Exciting TEXAS TECH won another wild one when Tom Wilson threw an 11-yard pass to Mike Leinert, with 2:20 left, to beat TCU 28-24. Minutes earlier Frank Horak had put the Frogs ahead with a 102-yard kickoff return. Disappointing Houston was again beaten, this time by Glynn Lindsey's 26-yard field goal that won 10-7 for TEXAS A&M. And two other unbeatens stayed that way: TEXAS WESTERN, using 319 passing yards by the wondrous Billy Stevens, crushed Colorado State 35-0; WEST TEXAS STATE rolled over Trinity 34-6.
1. USC (3-0-1)
2. STANFORD (3-0-1)
3. OREGON (3-1)
For USC's muscular, slippery Mike Garrett, it was a routine game—175 yards rushing in 31 carries, including a 58-yard sprint to set up one touchdown, and a crushing block to spring teammate Rod Sherman loose for another. But for Quarterback Troy Winslow, it was a wide-screen spectacular. He completed all 11 of his passes for two touchdowns and ran for one himself. By the time Coach Johnny McKay called off his brace of Trojans, Washington was dead 34-0.
It did not seem possible that STANFORD could beat Oregon. Long-pass receiver Bobby Blunt was out with an injury and Quarterback Dave Lewis was ailing with a sprained big toe, which prevented him from running options or punting. To make matters worse the Indians fumbled the ball away four times in the first half. But the Stanford defense, led by Guard Mike Hibler, did all the right things. It slanted, stunted, red-dogged and held the Webfoots down until Coach John Ralston dusted off an old play, a tackle-eligible pass. Lewis threw one to Blaine Nye to tie Oregon 7-7 in the third quarter and another to Ferg Flanagan with 1:12 to go to beat the Webfoots 17-14.
UCLA's Tommy Prothro had a couple of new plays of his own for Syracuse. The first time the Bruins got the ball, after a Syracuse fumble, Quarterback Gary Beban rolled right on the option and kept on going for 27 yards and a touchdown behind some specially devised blocking. The next time UCLA gained possession Beban rolled right again, the Syracuse defense edged up, and Beban passed over it to End Kurt Altenberg for 79 yards and another score.
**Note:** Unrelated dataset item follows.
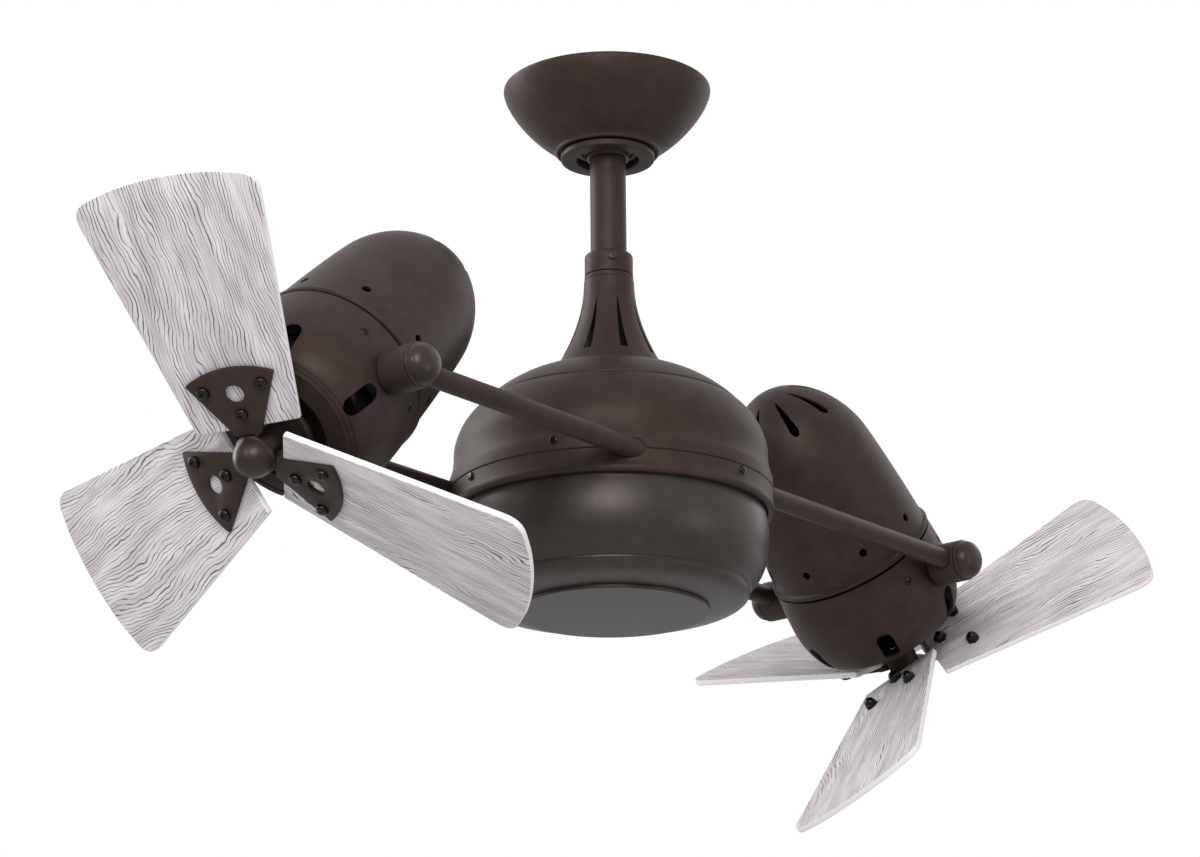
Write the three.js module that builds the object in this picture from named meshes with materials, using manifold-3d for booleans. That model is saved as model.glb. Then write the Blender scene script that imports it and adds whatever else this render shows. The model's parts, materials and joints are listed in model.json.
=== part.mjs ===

Unable to fathom such ruthless trickery, Syracuse bowed 24-14.
California was showing signs of improvement. The defense set up three second-quarter touchdowns with pass interceptions and fumble recoveries, and the Bears trimmed Air Force 24-7. WASHINGTON STATE, however, had to come from behind to take underdog Villanova 24-14. The difference was a scoring flurry that took only a minute. Quarterback Tom Roth threw a 78-yard pass to Halfback Bob Simpson, and Willie Gaskins ran back an interception 41 yards.
The smart money was on unbeaten Wyoming when the Cowboys came to Salt Lake City to play UTAH. Wyoming had whipped Arizona, the Utes had lost to Arizona and they always lose to the Cowboys anyway. So at half time, when Wyoming led 3-0, nobody was surprised. But then miraculous things began to happen. The mean Utah defense, led by Linebacker Pat McKissick, shook the Cowboys loose from the ball four times, swift little Ben Woodson suddenly found space and ran for three touchdowns, Quarterback Rich Groth passed for two more (one of them to Woodson), and Wyoming was shattered 42-3.
To make it a perfect Utah weekend, unbeaten UTAH STATE overcame a near disastrous first half, saved only by its rough, tough defense, and finally won over strong Idaho 30-19. Roy Shivers, a back the pros are watching carefully, was the Aggies' big weapon.